Otherwise, I say we should just fund the government with continuing resolutions and forego any 2012 budget until after the election once Republicans actually grasp that Obama's Presidency is a really-and-for-true fact with which they really-and-for-true have to deal.

For a while there I was thinking it would be good for Obama to draw a moral and pragmatic contrast with Ryan's cruel stupidity, but apparently "independents" think that makes Obama a scary black man so morning in America vacuities are the order of the day instead. Good thing Obama loves Reagan so much.

Maybe Democratic Base organizing and agitating at the State level in response to neo-feudal Movement Republican zealotry will provide the energy to improve the congressional terrain for a marginally more sensible second term. It's all pretty awful and depressing to contemplate, all the unfathomably stupid fake drama and all the ignoring of reality and stuff, but that's where we are.

2 comments:

jimf said...

> [W]hatever hairball candidate the weak GOP field
> throws up for the killer clown show horse race of 2012. . .
> [,] get your barf bags ready in advance for that grotesque
> spectacle, kids.

Well, we got used to Arnold Shwarzenegger as the governator
of California, so -- Donald Trump as President of the U.S.?

As the Gaffer said, it's an ill wind as blows nobody any
good -- Ivana and Marla will get book deals out of it,
I suppose. ;->

Dale Carrico said...

Well, we got used to Arnold Shwarzenegger as the governator
of California


I didn't. And the verdict is in: precisely as you would expect, Schwarzenegger was an unmitigated disaster for California in every exactly predictable way that I exactly properly expected. Brown is presiding over a state shock doctrined to within an inch of its life, and a miniscule minority of Republicans still expend all their energy to obstruct every effort to address problems in a sane way, functioning as a straight up nihilist force. It is actually wrong to assume that America can weather infinitely many pointless blows to its legitimacy, credit, and ecology. There really are limits. There really are consequences. Americans just think they can always start over because they've stolen and wasted so much of the treasure of the planet with their might that they live in bubbles of utter unreality (futurology is of course a transcendentalization of this mainstream fantasy). I am not sure America could have pulled out of a McCain/Palin presidency, and I am not sure the mid-term recapture of the House by the GOP is something we can pull out from either.
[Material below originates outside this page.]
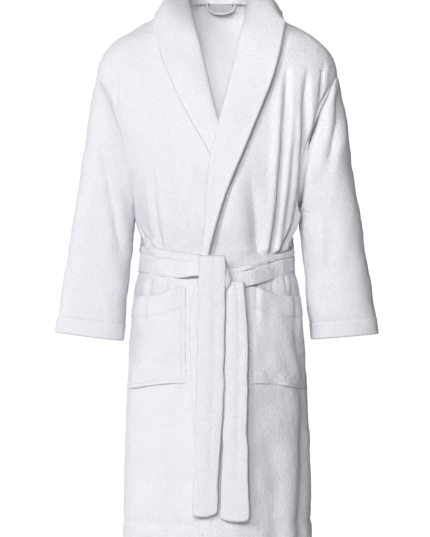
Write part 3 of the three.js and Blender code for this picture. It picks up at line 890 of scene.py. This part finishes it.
def belt_loop(side):
    u = np.linspace(-1, 1, 7)[None, :]
    v = np.linspace(-1, 1, 80)[:, None]
    z = BELT_Z - 0.001 + 0.046 * v + 0 * u
    angle = side * (math.pi / 2 + BELT_LOOP_BACK + 0.034 * u)
    proud = 0.0050 + 0.0030 * (1 - smoothstep(np.abs(v), 0.62, 0.86)) + 0.001 * np.cos(math.pi * u / 2)
    points = on_body(angle, z, proud)
    points = facing_out(points, side)
    obj = cloth_piece(f"{NAMES[side]}_belt_loop_cloth", points, 0.0030)
    finish_piece(obj, f"{NAMES[side]}_belt_loop", "root")


# --- Inside the back of the neck ---

def hanging_loop():
    v = np.linspace(-0.08, 1.08, 90)[:, None]
    u = np.linspace(-0.5, 0.5, 8)[None, :]
    angle = math.pi * v
    radial = 0.0034 * u
    x = LOOP_X - (LOOP_HALF_WIDTH + radial) * np.cos(angle)
    z = LOOP_TOP_Z - (LOOP_DROP + radial) * np.sin(angle)
    y = 0.055 + 0.005 * np.sin(angle) + 0 * u
    obj = cloth_piece("hanging_loop_tape", np.stack([x, y, z], -1), 0.0022)
    finish_piece(obj, "hanging_loop", "loop", "tape")


def neck_label():
    v = np.linspace(0, 1, 16)[:, None]
    u = np.linspace(1, -1, 30)[None, :]
    z = mix(0.024, 0.044, v) + 0 * u
    x = LOOP_X + LABEL_HALF_WIDTH * u
    y = 0.062 + 0.004 * (1 - u ** 2) - 0.002 * (1 - v)
    obj = cloth_piece("neck_label_cloth", np.stack([x + 0 * z, y + 0 * z, z], -1), 0.0010)
    finish_piece(obj, "neck_label", "root", "label")


# --- Studio ---

def camera():
    data = bpy.data.cameras.new("camera")
    distance, view_height = 6.0, 1.1814
    middle_x, middle_z = -0.0044, -0.5425
    data.sensor_fit = "VERTICAL"
    data.sensor_height = 24
    data.lens = data.sensor_height * distance / view_height
    data.clip_end = 50
    obj = bpy.data.objects.new("camera", data)
    obj.location = (middle_x, -distance, middle_z)
    obj.rotation_euler = (math.pi / 2, 0, 0)
    bpy.context.scene.collection.objects.link(obj)
    bpy.context.scene.camera = obj


def area_light(name, place, target, size, power, spread=math.pi):
    data = bpy.data.lights.new(name, "AREA")
    data.shape = "DISK"
    data.size = size
    data.energy = power
    data.spread = spread
    obj = bpy.data.objects.new(name, data)
    obj.location = place
    obj.rotation_euler = (Vector(target) - Vector(place)).to_track_quat("-Z", "Y").to_euler()
    bpy.context.scene.collection.objects.link(obj)


def studio():
    middle = (0, 0, -0.55)
    area_light("key", (-2.1, -3.9, 1.0), middle, 1.6, 104)
    area_light("fill", (-0.4, -5.2, 0.7), middle, 1.4, 154)
    area_light("rim", (-2.8, 1.1, 0.1), (-0.2, 0, -0.45), 1.8, 46)
    area_light("top", (0.6, -1.5, 1.2), (0.26, 0, -0.16), 0.5, 0.24, math.radians(24))
    area_light("neck", (0.01, -0.060, -0.16), (0.01, 0.30, -0.20), 0.15, 0.21)
    area_light("back", (-0.5, 4.4, 0.9), middle, 1.4, 150)
    world = bpy.data.worlds.new("studio")
    world.use_nodes = True
    nodes, links = world.node_tree.nodes, world.node_tree.links
    sky = nodes["Background"]
    sky.inputs["Color"].default_value = (0.96, 0.97, 1.0, 1)
    sky.inputs["Strength"].default_value = 0.048
    backdrop = nodes.new("ShaderNodeBackground")
    backdrop.inputs["Color"].default_value = (1, 1, 1, 1)
    backdrop.inputs["Strength"].default_value = 1.05
    seen = nodes.new("ShaderNodeLightPath")
    either = nodes.new("ShaderNodeMixShader")
    links.new(seen.outputs["Is Camera Ray"], either.inputs["Fac"])
    links.new(sky.outputs["Background"], either.inputs[1])
    links.new(backdrop.outputs["Background"], either.inputs[2])
    links.new(either.outputs["Shader"], nodes["World Output"].inputs["Surface"])
    bpy.context.scene.world = world
    bpy.context.scene.view_settings.view_transform = "Standard"


def floor():
    """The robe hangs well clear of it."""
    bpy.ops.mesh.primitive_circle_add(vertices=96, radius=2.4, fill_type="NGON",
                                      location=(0, 0, HEM_Z - 0.55))
    obj = bpy.context.object
    obj.name = "floor"
    material = bpy.data.materials.new("floor")
    material.use_nodes = True
    shader = material.node_tree.nodes["Principled BSDF"]
    shader.inputs["Base Color"].default_value = (0.75, 0.75, 0.76, 1)
    shader.inputs["Roughness"].default_value = 0.9
    obj.data.materials.append(material)


camera()
studio()
floor()
back_panel()
for side in (LEFT, RIGHT):
    front_panel(side)
    front_facing(side)
    sleeve(side)
    cuff(side)
    collar(side)
    pocket(side)
    pocket_band(side)
    belt_loop(side)
belt()
belt_knot()
belt_ends()
hanging_loop()
neck_label()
We are very much at the end of the road in my opinion. Obama seems to me to represent a last chance at American sanity, and in a way very redolent of too little too late. Soon intelligent people of good will have to shift from our struggle to make the US a sane sustainable secular social democracy to an acceptance that this outcome isn't possible enough to justify the harm we are doing to ourselves and the world and start struggling to bring this evil empire down. Some of anti-Obama who handwave their radicalism in my comments section may fancy they have already made this shift ahead of me, but this shift would not be a matter of posturing as more radical than thou on blogs in my opinion -- but of actual revolutionary agitation and organizing. I'm not there myself, as this blog attests to regularly, and I don't hold out much hope for the results should I be brought there, but a sober contemplation of circumstances and their stakes says we're too close for comfort to precisely such a juncture.